I’ll never forget the day my friend called to say that she had been accused of abusing one of her foster children. She was crying so hard I could hardly understand what she was saying. She finally calmed down enough to tell me that the little five year old had bolted out the front door and had headed straight into the busy street in front of their house.

She had to put the baby down in a safe spot before she could run after the 5 year old, and in that few short seconds the one that got away was just a couple steps from running right in front of a car that was barreling down the street. She was screaming for the child to stop while watching that car out of the corner of her eye. Her longer legs helped her make up the distance, and she grabbed the child hard by the shoulder and jerked her back just as the car drove by far over the speed limit for their street.

The child fell back and hit hard on the sidewalk. My friend’s fingernails were tangled in the little girl’s hair, and the child shrieked as my friend pulled her hair as she tried to pull her hand out the child’s mess of a head of hair. My friend described the scene as something that would’ve been an opportunity for a “teaching moment” had it not drawn the attention of a neighbor who had complained before about the noise that came from her very large, loud family. Evidently the neighbor called the police because my friend was still in the yard trying to calm the child and explain the dangers of running out into the street when the black and white patrol car pulled up.

The child instantly began screaming when she saw the car. It hadn’t been that long ago that the same kind of car came to take her away from her Mommy. She cried herself to sleep every night because she missed her Mommy. She wasn’t old enough to understand that her mother was addicted and unable to care for her and her baby brother. All she knew was that she was with a strange lady who just jerked her by the shoulder and pulled her hair when all she was trying to do was go find her Mommy.

When the officer pulled up, he saw a woman crouched down, holding both shoulders of a crying child, with her face just inches from the child’s face.
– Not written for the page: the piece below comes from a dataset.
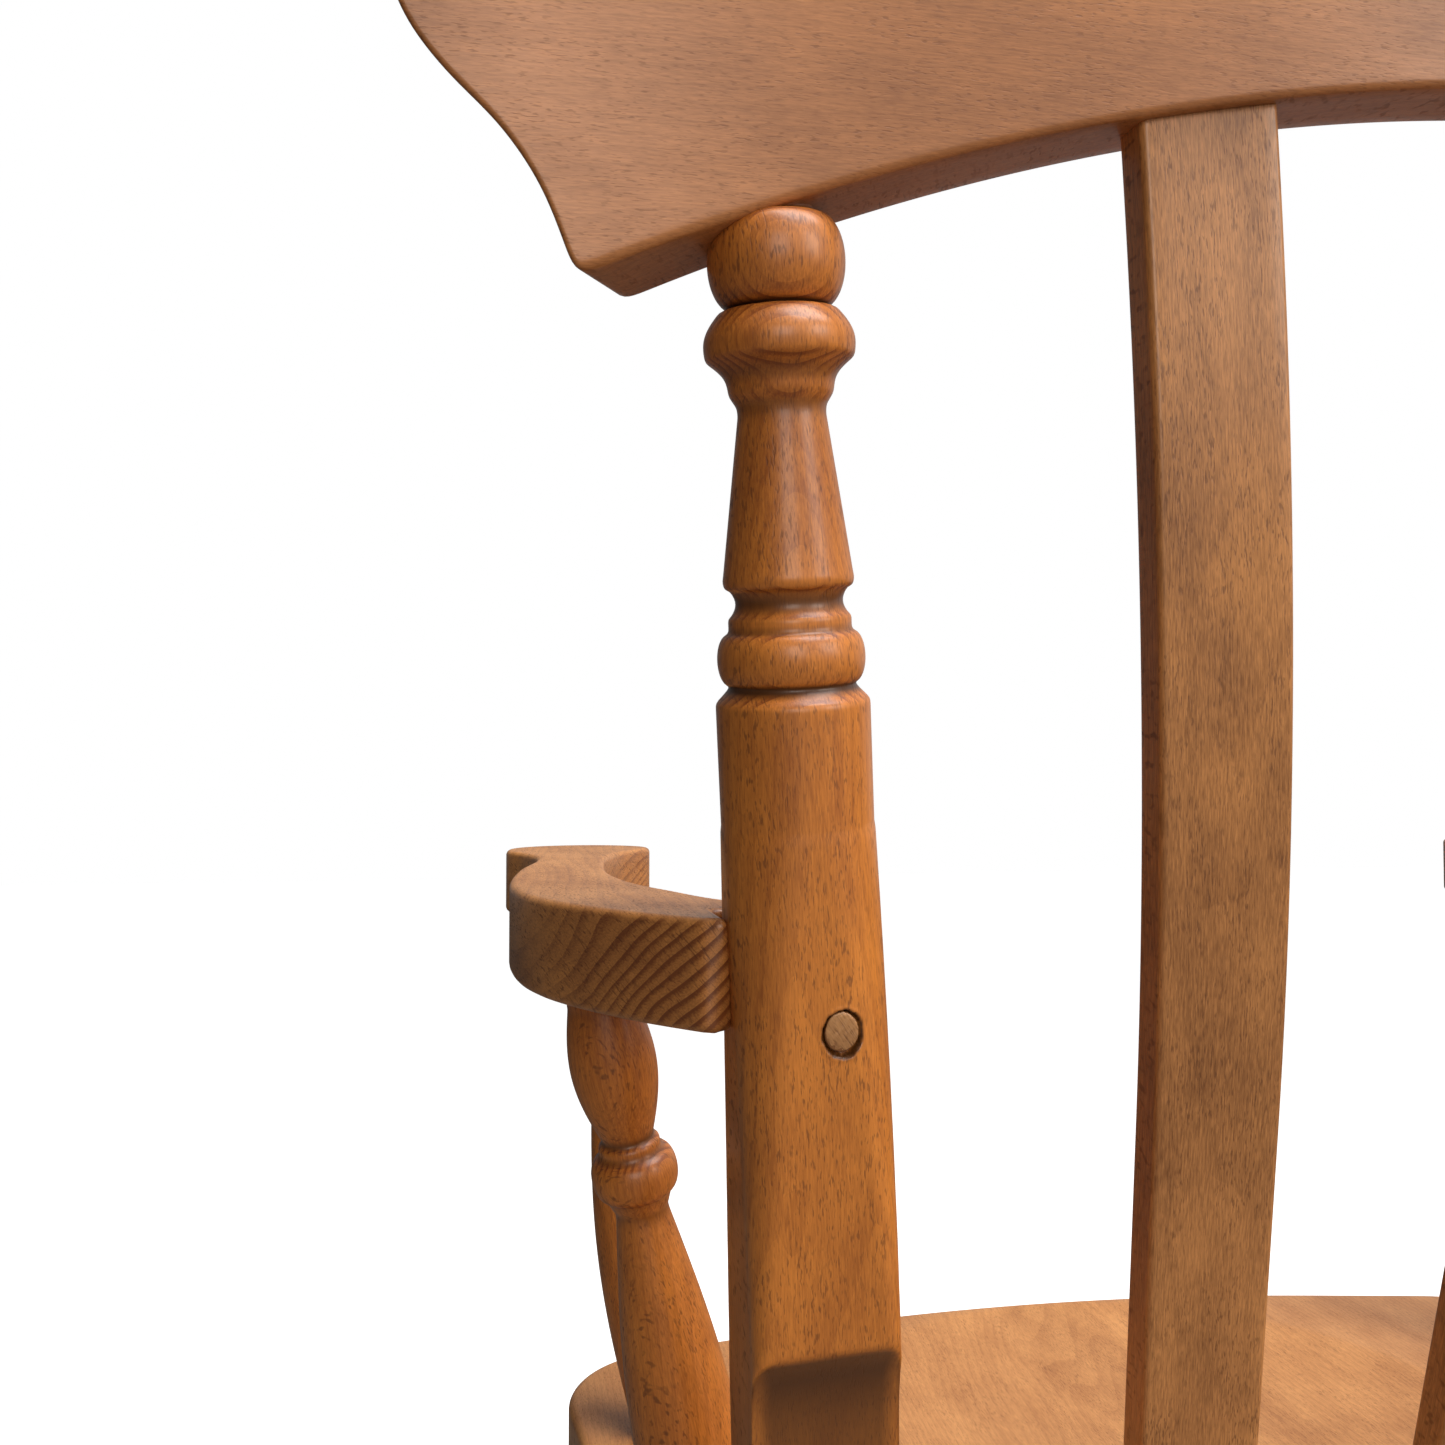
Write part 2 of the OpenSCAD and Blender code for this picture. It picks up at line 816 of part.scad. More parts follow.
// Cross peg that locks a leg's foot in its rocker
module peg_at(foot, head, gap = 0) {
    at = foot - unit(head - foot) * peg_drop;
    translate([rocker_x - rocker_w / 2 - gap, at.y, at.z])
        rotate([0, 90, 0])
            cylinder(d = peg_d + 2 * gap, h = rocker_w + 2 * gap);
}

module rocker_peg_pair() {
    peg_at(leg_front_foot, leg_front_head);
    peg_at(leg_rear_foot, leg_rear_head);
}

// ---------------------------------------------------------------- the chair

seat();
reclined() crest_rail();
reclined() back_post();  // back_post_left
reclined() right_side() back_post();  // back_post_right
reclined() lath(lath_x, lath_lean, lath_side_head);  // lath_left
reclined() lath(0, 0, lath_centre_head);  // lath_centre
reclined() right_side() lath(lath_x, lath_lean, lath_side_head);  // lath_right
reclined() arm();  // arm_left
reclined() right_side() arm();  // arm_right
reclined() arm_post(front_arm_foot, front_arm_head);  // front_arm_post_left
reclined() right_side() arm_post(front_arm_foot, front_arm_head);  // front_arm_post_right
reclined() arm_post(rear_arm_foot, rear_arm_head);  // rear_arm_post_left
reclined() right_side() arm_post(rear_arm_foot, rear_arm_head);  // rear_arm_post_right
leg(leg_front_foot, leg_front_head);  // leg_front_left
right_side() leg(leg_front_foot, leg_front_head);  // leg_front_right
leg(leg_rear_foot, leg_rear_head);  // leg_rear_left
right_side() leg(leg_rear_foot, leg_rear_head);  // leg_rear_right
side_stretcher();  // side_stretcher_left
right_side() side_stretcher();  // side_stretcher_right
cross_stretcher();
rocker();  // rocker_left
right_side() rocker();  // rocker_right
union() {  // rocker_pegs
    color(beech_dark) rocker_peg_pair();
    color(beech_dark) right_side() rocker_peg_pair();
}
union() {  // arm_screws
    reclined() arm_screw();
    reclined() right_side() arm_screw();
}
reclined() arm_plug();  // arm_plug_left
reclined() right_side() arm_plug();  // arm_plug_right
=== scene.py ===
import math

import bmesh
import bpy
import numpy as np
from mathutils import Matrix, Vector


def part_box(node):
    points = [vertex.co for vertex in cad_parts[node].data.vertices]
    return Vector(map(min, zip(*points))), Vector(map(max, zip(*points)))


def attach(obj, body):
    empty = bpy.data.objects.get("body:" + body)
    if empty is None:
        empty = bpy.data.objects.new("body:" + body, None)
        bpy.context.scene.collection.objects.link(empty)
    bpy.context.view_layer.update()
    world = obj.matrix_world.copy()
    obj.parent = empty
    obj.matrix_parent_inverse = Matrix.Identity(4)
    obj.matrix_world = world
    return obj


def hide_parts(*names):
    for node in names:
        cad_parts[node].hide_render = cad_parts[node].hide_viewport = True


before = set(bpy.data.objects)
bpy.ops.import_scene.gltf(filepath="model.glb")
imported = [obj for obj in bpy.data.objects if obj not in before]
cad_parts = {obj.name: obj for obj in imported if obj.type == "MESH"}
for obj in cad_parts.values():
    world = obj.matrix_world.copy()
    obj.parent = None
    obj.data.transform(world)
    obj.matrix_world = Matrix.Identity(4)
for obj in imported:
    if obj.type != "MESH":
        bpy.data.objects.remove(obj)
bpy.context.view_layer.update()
print("frame loaded with", len(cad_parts), "nodes")

# All shapes are worked out in mm. The seat, back and arms are drawn in the seat's own frame:
# its origin is on the seat's top, midway between the back posts, and it leans back.
seatFrame = {"behind": 108.0, "height": 415.0, "lean": 3.0}


def turnPoints(points, axis, degrees):
    # the two coordinates across the axis turn by the angle, right-handed, and the third stays
    first, second = ((1, 2), (2, 0), (0, 1))[axis]
    c, s = math.cos(math.radians(degrees)), math.sin(math.radians(degrees))
    out = np.array(points, float)
    out[..., first] = c * points[..., first] - s * points[..., second]
    out[..., second] = s * points[..., first] + c * points[..., second]
    return out


def seatToRoom(points):
    # the lean about the x axis, then the step from the floor's middle to the back posts
    return turnPoints(points, 0, -seatFrame["lean"]) + (0, seatFrame["behind"], seatFrame["height"])


def evenLine(line, step):
    # a line through the same points, cut into equal lengths of about one step
    line = np.asarray(line, float)
    gone = np.concatenate([[0], np.cumsum(np.linalg.norm(np.diff(line, axis=0), axis=1))])
    places = np.linspace(0, gone[-1], max(2, int(round(gone[-1] / step)) + 1))
    return np.stack([np.interp(places, gone, line[:, k]) for k in range(line.shape[1])], -1)


def splineLine(corners, steps=12):
    # cubic from each corner to the next, its slope at a corner that of the chord past it
    p = np.asarray(corners, float)
    a, b, c, d = np.vstack([p[:1], p[:-2]]), p[:-1], p[1:], np.vstack([p[2:], p[-1:]])
    t = (np.arange(steps) / steps)[None, :, None]
    a, b, c, d = (q[:, None] for q in (a, b, c, d))
    curve = 0.5 * (2 * b + (c - a) * t + (2 * a - 5 * b + 4 * c - d) * t ** 2
                   + (3 * b - a - 3 * c + d) * t ** 3)
    return np.vstack([curve.reshape(-1, p.shape[1]), p[-1:]])


def easedLine(line, step, passes=1):
    # even steps, then each inner point moves half way to the mean of its two neighbours
    line = evenLine(line, step)
    for _ in range(passes):
        line[1:-1] = line[1:-1] / 2 + (line[:-2] + line[2:]) / 4
    return line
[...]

As he began to walk toward them, the child erupted in screams and started hysterically struggling to get away.  The officer couldn’t have known that he and his vehicle were the cause of the child’s anxiety. Based on his observations, the report from the neighbor, and the child screaming about the strange lady pulling her hair, the officer had probable cause for a charge of child abuse.

Ultimately, my friend was cleared, but her story, and the many others like it, illustrate the truth that sometimes acts of kindness, like pulling a child out of a dangerous situation, can hurt both the giver and the receiver of the kindness.

Even when it hurts, do the kind thing.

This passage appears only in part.